I then understood the animal control officers letter. The mats behind this girls ears were indescribable. They were easily the size of her head, like grapefruit size, and in clusters of grapefruits.

The mats are bigger then my hand, cause her ear flap to be pushed forward,
and the mats are knotted to the skin.

Right ear mat

Left ear mat.

"How long did that take?" I secretly wondered.

Both ear pinnas shaved.

I spent some time in the exam room trying to impress upon my slightly embarrassed clients how important grooming was to these guys, and how detrimental matted hair can be. They agrred to and booked an appointment with the groomers next door to have a full head to toe beauty treatment performed, and then I asked the groomers to bring her back to me so I could finish her physical examination.

Luckily, she didn't have any skin concerns, and her ears were clean and normal.
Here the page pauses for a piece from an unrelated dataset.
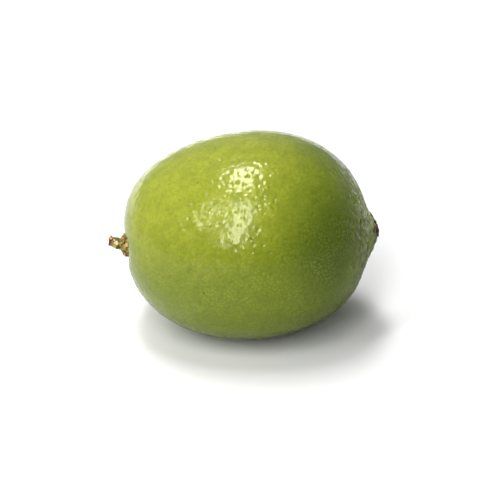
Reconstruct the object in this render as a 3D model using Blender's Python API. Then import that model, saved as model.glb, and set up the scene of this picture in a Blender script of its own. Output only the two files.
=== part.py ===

She did have some mild fungal infections between her toes that we only could identify after we have trimmed the massive amount of hair clumped between her toes.

I placed her on our 3 month reminder list. So now her parents will get a "grooming needed" post card reminder every 12 weeks. (It's a way to help them remember and an effort to keep them on the right side of the long arm of the law).

For those of you out there with a desire to own one of these "high maintenance" breeds, please remember that grooming is a necessary part of owning them. Budget accordingly, and be nice to your kids, they might rat on you.


  1. Hurray for the son who ratted on his parents!

    That says to me that the message of care and abuse to pets IS getting thouhg to our yourn and hopefully in the future, we will see less of this.

  2. So sad when things get this far ...

    I have to admit that while I love devoting time to my dogs I don't want to spend half my life grooming them. That's why I stick with short-hair breeds. Works out nicely as we love Rotties and they are quite low maintenance. Their coats as mostly self-cleaning; all mud and mess just dries up and falls off. So basic brushing/combing is plenty maintenance.